菅総理と自民党は「オリ・パラ」を成功させれば、国民の支持はもどると期待しているようだが甘い。すでに多くの国民はオリンピック・パラリンピックが本来の理想を失い、商業主義に毒されてしまっていると思っている。「2020オリ・パラ」には、1964年の東京オリンピックのような大いなる理想は感じられないのである。

最近の菅自民党政権の状況は、2009年の麻生太郎内閣の時代にも似てきている。2009年の麻生内閣にはスキャンダルが頻発していた。さらに政府与党内の内紛が顕在化していた。その上麻生太郎総理の不規則発言連発で総理大臣のイメージは傷ついていた。

8月30日の衆院選の結果、自民党の議席数は119まで低下した。記録的な大敗北だった。自民党が衆議院で第一党を失ったのは1955年の結党以来初めてのことだった。勝利した民主党の議席数は自民党の3倍近くに達した。

たしかに今の立憲民主党には、2007年、2009年当時の民主党ほどの力はない。枝野幸男立憲民主党代表は、2007年当時の小沢一郎、2009年当時の鳩山由紀夫に比べると小型であり、パワー不足である。
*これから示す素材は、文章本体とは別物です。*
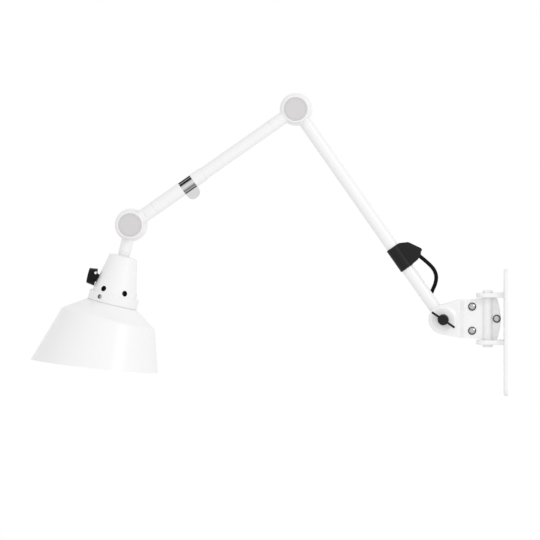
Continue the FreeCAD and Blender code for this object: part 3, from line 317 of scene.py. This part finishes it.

力不足を補うため共産党との連携をめざしているが、党内はまとまっておらず、勝算はない。しかし、国民の大多数が「菅離れ」を起こせば、「立憲民主党・共産党連合」が反菅世論の受け皿になることは不可能ではない。歴史は繰り返さないとは言えない状況にある。

すべては衆院選で決まる

菅総理の前には二つの道がある。一つはパラリンピック終了直後に臨時国会を召集し、衆院を解散すること。これにより、菅総理は9月末の総裁任期切れに伴う自民党総裁選を回避できる。衆院選で負ければ退陣せざるを得ないが、勝てば自民党総裁選を行わずに済む。

政治マスコミの主流は、この道を予想しているが、この道は正しい政党政治の道ではない。自民党はまず総裁選を行い、党として選んだ新総裁のもとで衆院選で信を問うべきである。マスコミは正論を主張すべきであり、政党政治の理念を放棄してはならない。

菅総理が自民党総裁選を回避する意図をもって総裁選前の衆院解散に踏み切ることは邪道である。

2021年10月と予想される衆院選は、歴史的意味をもつ重要な国政選挙となるであろう。

2021年の世界情勢は混沌としている。米中対立は長期化する様相を呈している。米国政府は日本と中国とを対立させて、日本を全面的に米国側に立たせようとしている。すでに自民党議員の大半は「反中国・米国とともに」の方向へ動いている。中国と軍事的対立を煽る幹部もいる。

しかし、日本が米国政府の手先となって中国と戦争すれば、日本は瞬時に滅亡するであろう。日本が平和に生きるためには自主外交により米中両国を和解させなければならない。

国内政治も大改革を迫られている。小選挙区制の導入が失敗だったことが明白になった以上、選挙制度改革は急務である。経済政策の基本を改めなければならない。これらの問題のすべてが秋の衆院選の課題である。